Tuesday, January 18, 2011
Today is my father’s birthday. He would have been ninety years old. He died three years ago at the age of eighty-seven. He died consciously, albeit full of oxycodone. He died with his eyes open, searching the ceiling, but he couldn’t tell us what he was looking at. His mouth drew down into a frown of awe, or fear, maybe, or even a great new emotion he had never felt before in his life. I could not read his face at that moment, except that his eyes focused intently on something above, something on or through the ceiling.
The day before, he had lapsed into unresponsiveness, except for an occasional foray into the world of the family surrounding his bedside. My sister had been sitting beside him, when suddenly he looked into her eyes, called her by the nickname only he ever used, and said, “People upstairs are waiting for me.” Then he slid back into his journey.
My sister said, “Yes, Grandma and Grandpa are waiting for you, and Aunt Mary and Aunt Rose.” She named his brothers and sisters who had died ahead of him. I don’t know how she did that, how she sat there and talked to him normally, but she did. She knew that “upstairs” referred to Heaven. That’s how our father always referred to Heaven— Upstairs.
Recently, I’ve been watching a program on cable TV about Near-Death Experiences, which have been documented often enough now to reveal a pattern. The sick or injured people recognize the moment they slip out of their bodies. They feel peace, euphoria, and indifference to whatever brought them to the point of death. They see or feel white light, a tunnel, sometimes, and the presence of God. They might hear beautiful music, or see gorgeous panoramas of flowers or amorphous colors, and relatives who had preceded them in death. The spirits of the dead ones always stand waiting.
This is the point that connects the documented Near-Death experiences with what my father said just before he died. He “saw” his loved ones who had already died, waiting for him.
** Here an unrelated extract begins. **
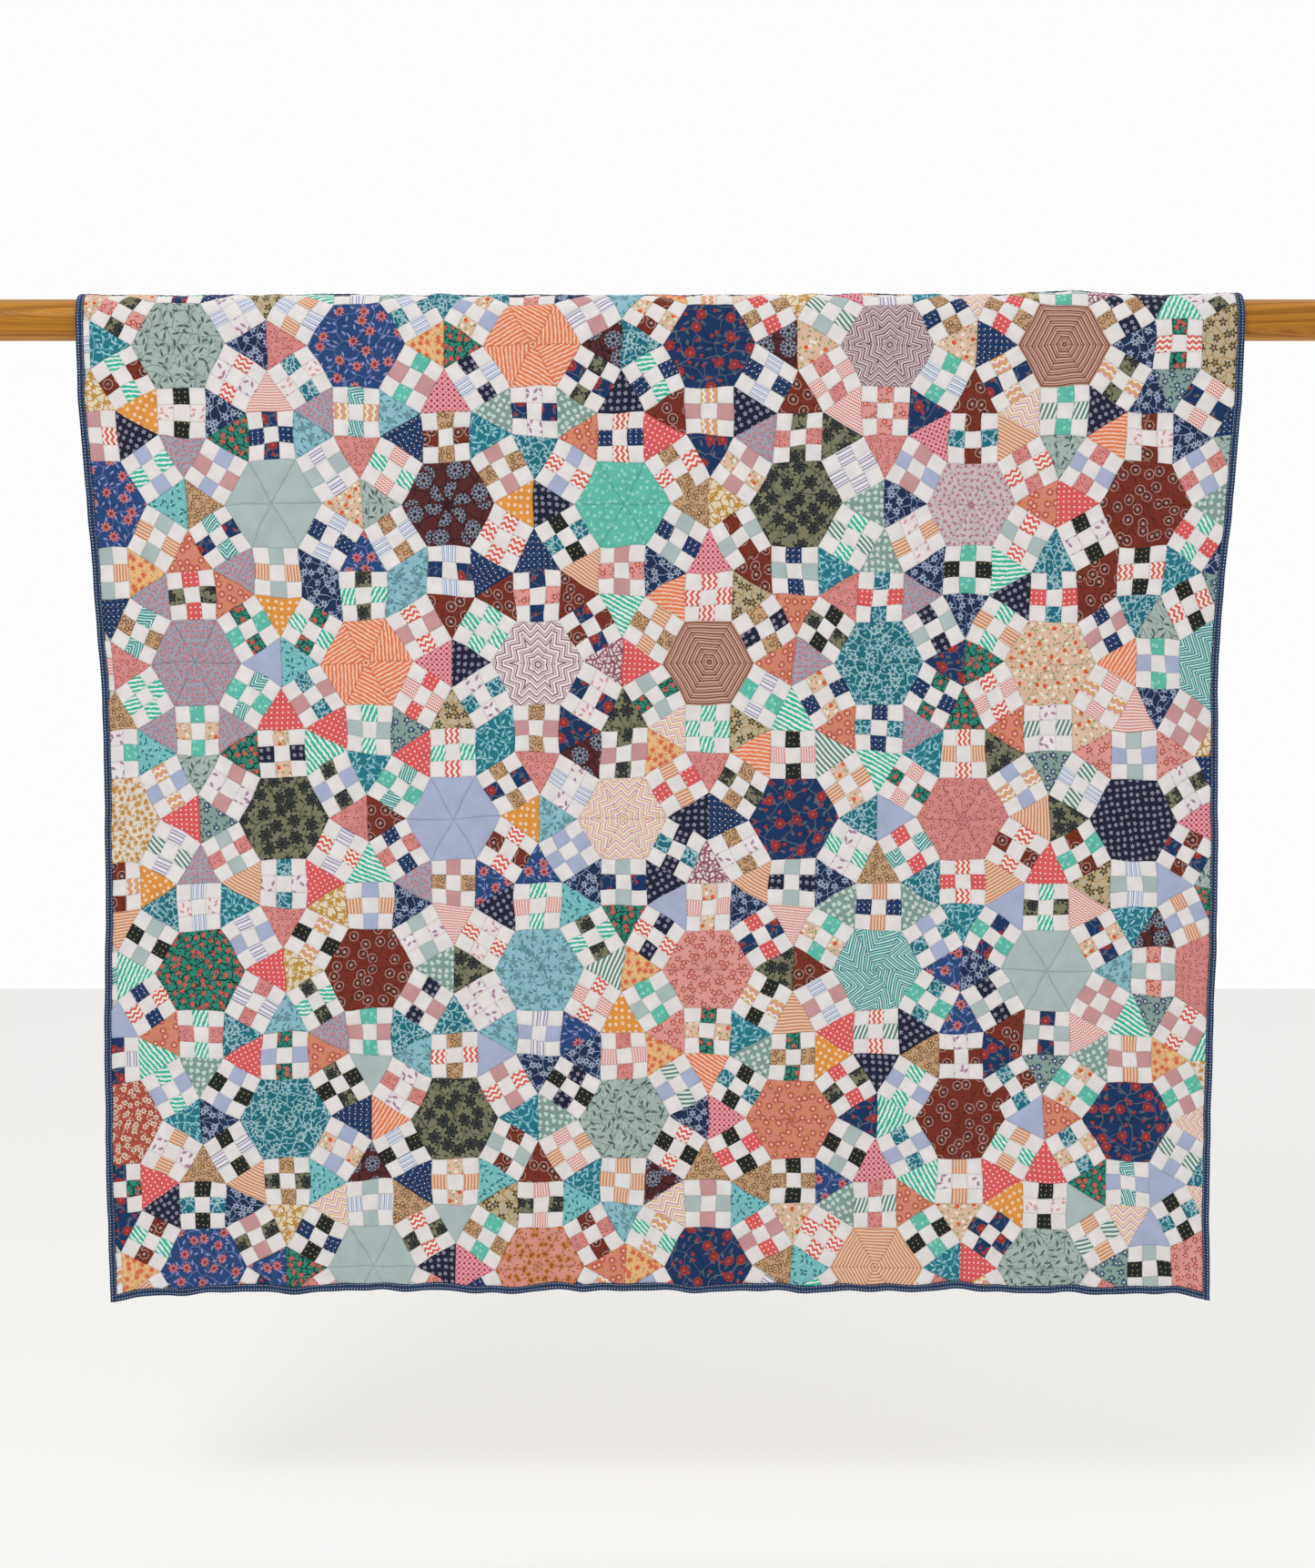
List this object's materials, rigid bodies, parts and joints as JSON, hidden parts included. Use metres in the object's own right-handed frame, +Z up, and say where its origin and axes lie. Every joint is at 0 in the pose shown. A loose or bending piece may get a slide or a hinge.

This phenomenon of seeing dead relatives is also well-documented by hospice workers who sit with people who actually die. Atheists would have us believe that the brain is fooling us, that at the critical moment, it fulfills our dearest wishes, which are to be reunited with dead loved ones. I don’t know; no one knows, and we cannot know, so discussing the phenomenon with respect to learning the truth is pointless.
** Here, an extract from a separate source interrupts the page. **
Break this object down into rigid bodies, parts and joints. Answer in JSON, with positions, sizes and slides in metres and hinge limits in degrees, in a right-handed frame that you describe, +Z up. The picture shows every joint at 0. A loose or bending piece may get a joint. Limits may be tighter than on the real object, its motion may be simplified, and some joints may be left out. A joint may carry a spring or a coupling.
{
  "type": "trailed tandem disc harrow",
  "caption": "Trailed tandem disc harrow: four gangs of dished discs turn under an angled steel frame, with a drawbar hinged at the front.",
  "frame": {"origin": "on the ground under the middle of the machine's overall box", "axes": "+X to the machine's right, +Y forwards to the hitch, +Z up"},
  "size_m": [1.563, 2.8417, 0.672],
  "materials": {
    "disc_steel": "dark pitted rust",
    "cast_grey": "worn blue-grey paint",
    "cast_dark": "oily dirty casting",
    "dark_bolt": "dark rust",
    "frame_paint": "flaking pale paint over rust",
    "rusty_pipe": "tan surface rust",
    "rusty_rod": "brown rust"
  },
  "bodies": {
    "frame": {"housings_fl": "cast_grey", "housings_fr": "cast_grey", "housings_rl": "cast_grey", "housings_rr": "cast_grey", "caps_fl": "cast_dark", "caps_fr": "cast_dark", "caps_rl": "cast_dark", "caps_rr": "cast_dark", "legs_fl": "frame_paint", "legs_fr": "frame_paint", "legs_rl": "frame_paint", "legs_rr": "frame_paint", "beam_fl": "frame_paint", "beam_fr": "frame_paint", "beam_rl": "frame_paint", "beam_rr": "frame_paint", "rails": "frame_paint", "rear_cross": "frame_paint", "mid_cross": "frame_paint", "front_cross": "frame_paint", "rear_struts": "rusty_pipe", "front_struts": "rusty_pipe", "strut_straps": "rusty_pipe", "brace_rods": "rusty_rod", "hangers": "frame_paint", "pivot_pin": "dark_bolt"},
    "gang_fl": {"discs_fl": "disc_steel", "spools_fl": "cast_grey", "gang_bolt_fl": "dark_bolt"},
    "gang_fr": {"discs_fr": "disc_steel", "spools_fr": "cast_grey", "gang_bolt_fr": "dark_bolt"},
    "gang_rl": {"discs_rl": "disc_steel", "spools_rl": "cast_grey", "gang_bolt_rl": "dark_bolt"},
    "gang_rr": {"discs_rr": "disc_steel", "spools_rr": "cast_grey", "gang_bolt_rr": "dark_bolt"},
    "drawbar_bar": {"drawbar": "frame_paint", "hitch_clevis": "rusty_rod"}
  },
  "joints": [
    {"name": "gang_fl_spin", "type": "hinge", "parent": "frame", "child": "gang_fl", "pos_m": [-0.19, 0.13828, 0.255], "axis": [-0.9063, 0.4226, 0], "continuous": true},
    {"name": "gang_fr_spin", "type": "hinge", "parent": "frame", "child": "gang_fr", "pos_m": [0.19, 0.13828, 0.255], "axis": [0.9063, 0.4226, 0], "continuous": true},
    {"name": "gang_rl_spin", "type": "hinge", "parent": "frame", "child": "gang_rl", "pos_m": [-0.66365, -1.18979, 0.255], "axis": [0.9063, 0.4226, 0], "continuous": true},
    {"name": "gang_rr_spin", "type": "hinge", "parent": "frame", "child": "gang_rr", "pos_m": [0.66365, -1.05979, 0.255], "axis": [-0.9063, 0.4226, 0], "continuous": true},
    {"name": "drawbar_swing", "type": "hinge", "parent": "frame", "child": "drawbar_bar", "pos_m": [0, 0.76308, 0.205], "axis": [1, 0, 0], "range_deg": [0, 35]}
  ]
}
However, what seems important is that all these stories of near-death experiences have much in common, regardless of whatever religion the person believed before they arrived at the point of death. This fact suggests that the dying process is more or less universal for human beings. It raises the possibility that whatever happens afterwards may also be universal. Whatever occurs to the spirit after the body completes the death process may well be marked by universal qualities, regardless of what a person believed in life.
Adherents of this or that religion will be with me so far, but will say that only their version of the afterlife will apply from that point onwards, and that it will apply to everyone. There’s something inherently wrong with that concept, but I’m not sure what.
What if the dying experience, and what occurs afterwards, has nothing to do with anyone’s concept of God, Heaven, Hell or how one should conduct one’s earthly life? What if no one religious concept of life after death really applies? What if our actual death experience, with its own, unique sequelae, occur pretty much the same for everyone, and that religious matters lose all relevance? The evidence of the Near-Death Experience, coupled with the reports of actual death experiences, suggest that this possibility cannot be overlooked.
Think about your own struggles with religion, if you’ve had them. Think about the conflicts between you and your family or friends who believe differently with respect to religious systems? Could all of that be meaningless? Could none of it come to bear upon our ultimate experience of death and the persistence (or lack thereof) of consciousness? Could our spirits actually unite in the joy so often related to us by survivors of the Near-Death Experience?
What if all our religious dissension, wars, murders, torture and annihilation of entire populations have no ultimate meaning whatsoever?